== Information supplied
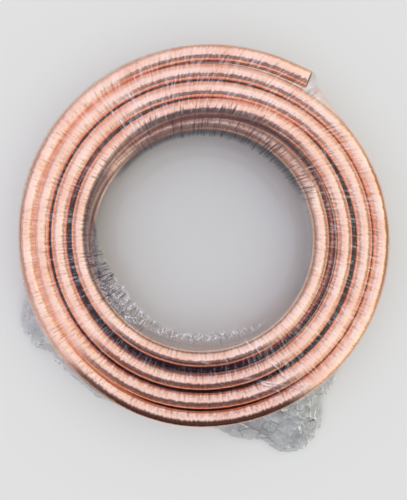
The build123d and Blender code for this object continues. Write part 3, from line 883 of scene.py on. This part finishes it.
lighting = addNode(tree, "ShaderNodeBackground", {"Color": skyColour.outputs[2], "Strength": dome["level"]})
addNode(tree, "ShaderNodeOutputWorld", {"Surface": lighting})

# soft-edged standing panels that glow, only for the bright metal and film to mirror: in front, right and
# left.
# dark and pale are the heights up to which the foot's colour holds and from which the head's does; the darker
# foot is painted shade
screenCells = 40  # of the mesh, each way
screens = (
    {"name": "front_screen", "start": (-0.52, -0.42), "end": (0.36, -0.42), "top": 1.3, "soft": 0.14,
     "tall": 0.3, "foot": "#3A2018", "head": "#827C90", "dark": 0.3, "pale": 0.6, "cover": 1.0},
    {"name": "side_screen", "start": (1.5, -0.75), "end": (1.5, 1.2), "top": 1.5, "soft": 0.5, "tall": 0.6,
     "foot": "#6A4430", "head": "#A87C60", "dark": 0.1, "pale": 1.0, "cover": 0.75},
    {"name": "left_screen", "start": (-1.5, -0.9), "end": (-1.5, 1.4), "top": 2.0, "soft": 0.6, "tall": 0.9,
     "foot": "#6E5E66", "head": "#8C7E88", "dark": 0.3, "pale": 1.2, "cover": 0.45},
)


def addScreen(screen):
    bm = bmesh.new()
    cover = bm.verts.layers.float_vector.new("cover")  # how dense, and how pale
    start, end = Vector(screen["start"]), Vector(screen["end"])
    length = (end - start).length
    grid = []
    for j in range(screenCells + 1):
        height = screen["top"] * j / screenCells
        pale = float(fade(height, screen["dark"], screen["pale"] - screen["dark"]))
        line = []
        for i in range(screenCells + 1):
            spot = start + (end - start) * i / screenCells
            side = min(i, screenCells - i) / screenCells * length
            dense = float(fade(side, 0, screen["soft"]) * fade(height, screen["top"], -screen["tall"]))
            v = bm.verts.new((spot.x, spot.y, height))
            v[cover] = (dense * screen["cover"], pale, 0)
            line.append(v)
        grid.append(line)
    for j in range(screenCells):
        for i in range(screenCells):
            bm.faces.new((grid[j][i], grid[j][i + 1], grid[j + 1][i + 1], grid[j + 1][i]))
    mesh = bpy.data.meshes.new(screen["name"])
    bm.to_mesh(mesh)
    bm.free()
    glowPanel, tree = newMaterial(screen["name"] + "Glow")
    glowPanel.cycles.emission_sampling = "NONE"  # it glows only to be mirrored, and lights nothing
    coverNode = addNode(tree, "ShaderNodeAttribute", attribute_name="cover")
    coverParts = addNode(tree, "ShaderNodeSeparateXYZ", {"Vector": coverNode.outputs["Vector"]})
    # painted shade: each panel glows darker towards its foot and paler up to its head
    tone = addNode(tree, "ShaderNodeMix", {0: coverParts.outputs["Y"], 6: srgb(screen["foot"]),
                                           7: srgb(screen["head"])}, data_type="RGBA")
    glow = addNode(tree, "ShaderNodeEmission", {"Color": tone.outputs[2]})
    clear = addNode(tree, "ShaderNodeBsdfTransparent")
    surface = addNode(tree, "ShaderNodeMixShader", {0: coverParts.outputs["X"], 1: clear, 2: glow})
    addNode(tree, "ShaderNodeOutputMaterial", {"Surface": surface})
    mesh.materials.append(glowPanel)
    piece = addObject(screen["name"], mesh)
    piece.visible_camera = False
    piece.visible_shadow = False
    piece.visible_diffuse = False


for screen in screens:
    addScreen(screen)
print("floor and light set")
====
▶ _What you have to do_
Go through the listing and copy all of it exactly.

▶ _Answer_
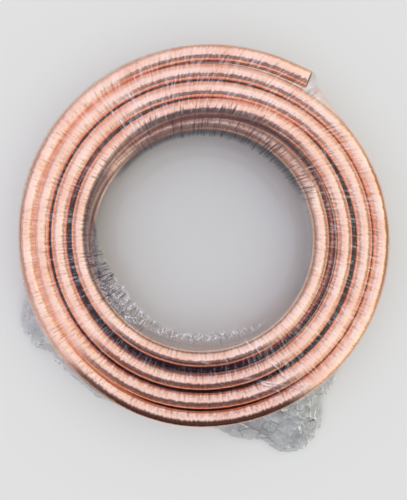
The build123d and Blender code for this object continues. Write part 3, from line 883 of scene.py on. This part finishes it.
lighting = addNode(tree, "ShaderNodeBackground", {"Color": skyColour.outputs[2], "Strength": dome["level"]})
addNode(tree, "ShaderNodeOutputWorld", {"Surface": lighting})

# soft-edged standing panels that glow, only for the bright metal and film to mirror: in front, right and
# left.
# dark and pale are the heights up to which the foot's colour holds and from which the head's does; the darker
# foot is painted shade
screenCells = 40  # of the mesh, each way
screens = (
    {"name": "front_screen", "start": (-0.52, -0.42), "end": (0.36, -0.42), "top": 1.3, "soft": 0.14,
     "tall": 0.3, "foot": "#3A2018", "head": "#827C90", "dark": 0.3, "pale": 0.6, "cover": 1.0},
    {"name": "side_screen", "start": (1.5, -0.75), "end": (1.5, 1.2), "top": 1.5, "soft": 0.5, "tall": 0.6,
     "foot": "#6A4430", "head": "#A87C60", "dark": 0.1, "pale": 1.0, "cover": 0.75},
    {"name": "left_screen", "start": (-1.5, -0.9), "end": (-1.5, 1.4), "top": 2.0, "soft": 0.6, "tall": 0.9,
     "foot": "#6E5E66", "head": "#8C7E88", "dark": 0.3, "pale": 1.2, "cover": 0.45},
)


def addScreen(screen):
    bm = bmesh.new()
    cover = bm.verts.layers.float_vector.new("cover")  # how dense, and how pale
    start, end = Vector(screen["start"]), Vector(screen["end"])
    length = (end - start).length
    grid = []
    for j in range(screenCells + 1):
        height = screen["top"] * j / screenCells
        pale = float(fade(height, screen["dark"], screen["pale"] - screen["dark"]))
        line = []
        for i in range(screenCells + 1):
            spot = start + (end - start) * i / screenCells
            side = min(i, screenCells - i) / screenCells * length
            dense = float(fade(side, 0, screen["soft"]) * fade(height, screen["top"], -screen["tall"]))
            v = bm.verts.new((spot.x, spot.y, height))
            v[cover] = (dense * screen["cover"], pale, 0)
            line.append(v)
        grid.append(line)
    for j in range(screenCells):
        for i in range(screenCells):
            bm.faces.new((grid[j][i], grid[j][i + 1], grid[j + 1][i + 1], grid[j + 1][i]))
    mesh = bpy.data.meshes.new(screen["name"])
    bm.to_mesh(mesh)
    bm.free()
    glowPanel, tree = newMaterial(screen["name"] + "Glow")
    glowPanel.cycles.emission_sampling = "NONE"  # it glows only to be mirrored, and lights nothing
    coverNode = addNode(tree, "ShaderNodeAttribute", attribute_name="cover")
    coverParts = addNode(tree, "ShaderNodeSeparateXYZ", {"Vector": coverNode.outputs["Vector"]})
    # painted shade: each panel glows darker towards its foot and paler up to its head
    tone = addNode(tree, "ShaderNodeMix", {0: coverParts.outputs["Y"], 6: srgb(screen["foot"]),
                                           7: srgb(screen["head"])}, data_type="RGBA")
    glow = addNode(tree, "ShaderNodeEmission", {"Color": tone.outputs[2]})
    clear = addNode(tree, "ShaderNodeBsdfTransparent")
    surface = addNode(tree, "ShaderNodeMixShader", {0: coverParts.outputs["X"], 1: clear, 2: glow})
    addNode(tree, "ShaderNodeOutputMaterial", {"Surface": surface})
    mesh.materials.append(glowPanel)
    piece = addObject(screen["name"], mesh)
    piece.visible_camera = False
    piece.visible_shadow = False
    piece.visible_diffuse = False


for screen in screens:
    addScreen(screen)
print("floor and light set")